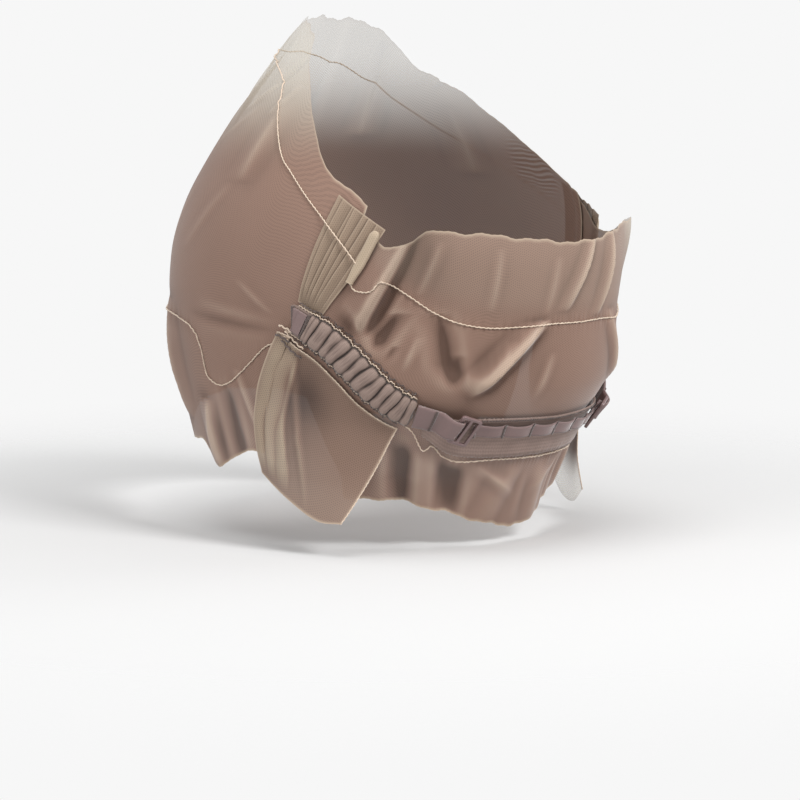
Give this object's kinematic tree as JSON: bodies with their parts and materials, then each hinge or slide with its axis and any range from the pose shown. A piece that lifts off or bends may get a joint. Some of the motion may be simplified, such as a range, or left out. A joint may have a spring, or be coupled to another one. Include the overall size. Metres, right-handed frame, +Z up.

* * *

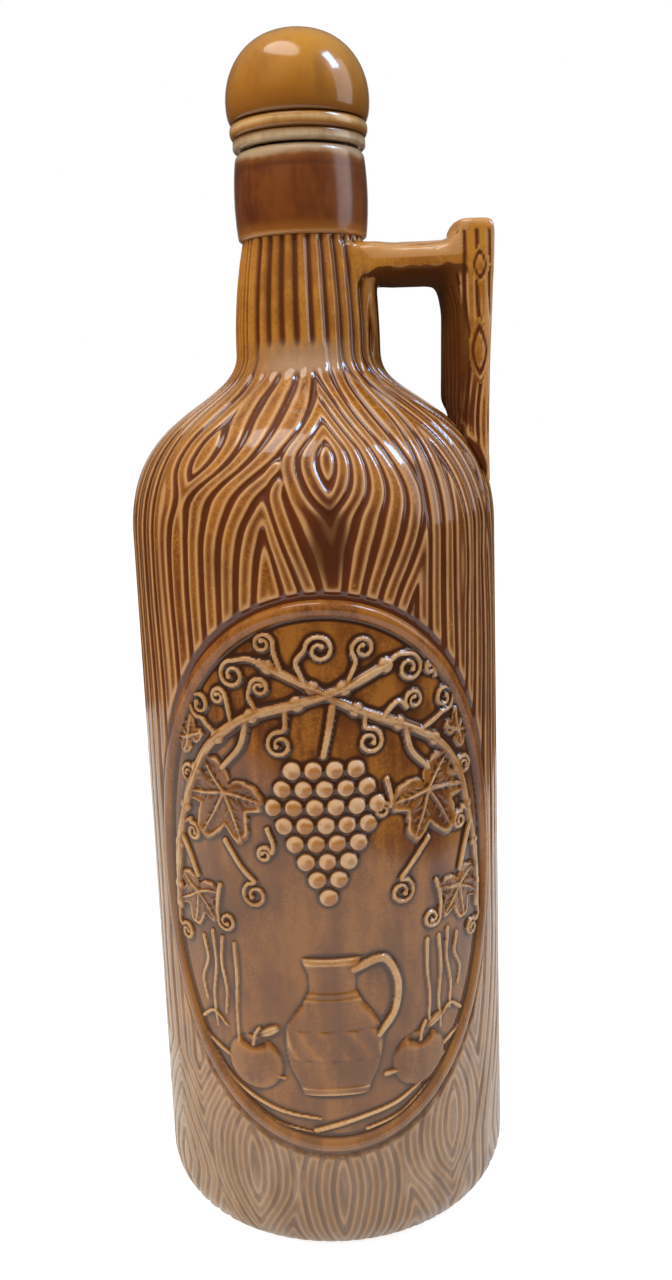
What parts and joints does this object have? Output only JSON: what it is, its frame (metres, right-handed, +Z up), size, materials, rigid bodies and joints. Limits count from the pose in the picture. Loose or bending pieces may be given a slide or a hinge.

==

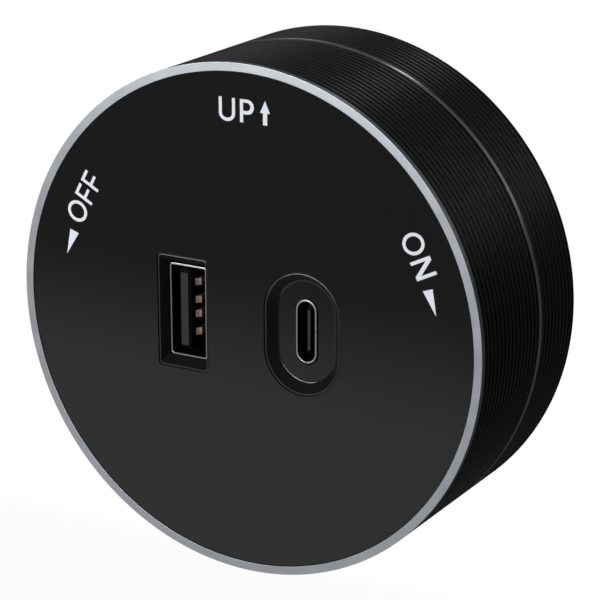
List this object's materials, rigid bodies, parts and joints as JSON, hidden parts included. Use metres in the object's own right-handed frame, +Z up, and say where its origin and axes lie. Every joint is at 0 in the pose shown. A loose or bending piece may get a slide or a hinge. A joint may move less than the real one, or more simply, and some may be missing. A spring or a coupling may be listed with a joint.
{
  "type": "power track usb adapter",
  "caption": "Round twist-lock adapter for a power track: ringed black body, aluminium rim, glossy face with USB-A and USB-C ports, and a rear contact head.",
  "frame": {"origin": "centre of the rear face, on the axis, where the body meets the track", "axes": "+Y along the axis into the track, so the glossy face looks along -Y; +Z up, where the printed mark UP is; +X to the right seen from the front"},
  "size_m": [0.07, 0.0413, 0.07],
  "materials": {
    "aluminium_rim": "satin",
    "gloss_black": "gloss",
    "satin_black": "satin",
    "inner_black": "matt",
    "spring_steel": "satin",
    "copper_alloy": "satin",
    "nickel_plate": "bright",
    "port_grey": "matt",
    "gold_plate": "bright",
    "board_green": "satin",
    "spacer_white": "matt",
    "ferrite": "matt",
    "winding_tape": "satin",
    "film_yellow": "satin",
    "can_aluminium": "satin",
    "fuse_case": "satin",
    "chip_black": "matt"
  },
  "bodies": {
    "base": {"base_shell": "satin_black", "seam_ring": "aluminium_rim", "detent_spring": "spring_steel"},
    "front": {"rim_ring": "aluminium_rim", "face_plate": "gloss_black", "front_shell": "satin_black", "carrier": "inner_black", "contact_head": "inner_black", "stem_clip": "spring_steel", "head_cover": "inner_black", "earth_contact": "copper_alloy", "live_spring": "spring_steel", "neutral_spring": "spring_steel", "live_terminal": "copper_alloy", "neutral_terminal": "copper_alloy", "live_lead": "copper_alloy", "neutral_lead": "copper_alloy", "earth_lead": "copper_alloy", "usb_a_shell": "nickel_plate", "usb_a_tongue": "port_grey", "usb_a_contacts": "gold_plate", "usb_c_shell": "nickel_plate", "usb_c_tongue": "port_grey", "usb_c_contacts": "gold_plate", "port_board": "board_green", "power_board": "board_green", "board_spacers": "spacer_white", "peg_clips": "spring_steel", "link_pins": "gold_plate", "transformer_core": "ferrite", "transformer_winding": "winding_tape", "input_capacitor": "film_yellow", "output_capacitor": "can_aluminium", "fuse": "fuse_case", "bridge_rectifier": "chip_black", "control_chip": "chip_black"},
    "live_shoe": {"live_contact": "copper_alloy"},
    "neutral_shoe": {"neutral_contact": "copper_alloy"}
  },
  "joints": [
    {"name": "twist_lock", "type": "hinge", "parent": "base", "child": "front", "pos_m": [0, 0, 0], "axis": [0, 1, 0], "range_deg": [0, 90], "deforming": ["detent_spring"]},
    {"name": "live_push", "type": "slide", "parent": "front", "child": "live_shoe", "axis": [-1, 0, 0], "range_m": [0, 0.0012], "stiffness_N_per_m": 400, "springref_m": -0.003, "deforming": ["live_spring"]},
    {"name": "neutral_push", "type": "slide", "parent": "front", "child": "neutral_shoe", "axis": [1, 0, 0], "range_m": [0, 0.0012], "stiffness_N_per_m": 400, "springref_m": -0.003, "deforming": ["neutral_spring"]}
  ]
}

### WHAT TO DO
Pull out every line above that holds the word "origin".

### EXERCISE OUTPUT
List this object's materials, rigid bodies, parts and joints as JSON, hidden parts included. Use metres in the object's own right-handed frame, +Z up, and say where its origin and axes lie. Every joint is at 0 in the pose shown. A loose or bending piece may get a slide or a hinge. A joint may move less than the real one, or more simply, and some may be missing. A spring or a coupling may be listed with a joint.
  "frame": {"origin": "centre of the rear face, on the axis, where the body meets the track", "axes": "+Y along the axis into the track, so the glossy face looks along -Y; +Z up, where the printed mark UP is; +X to the right seen from the front"},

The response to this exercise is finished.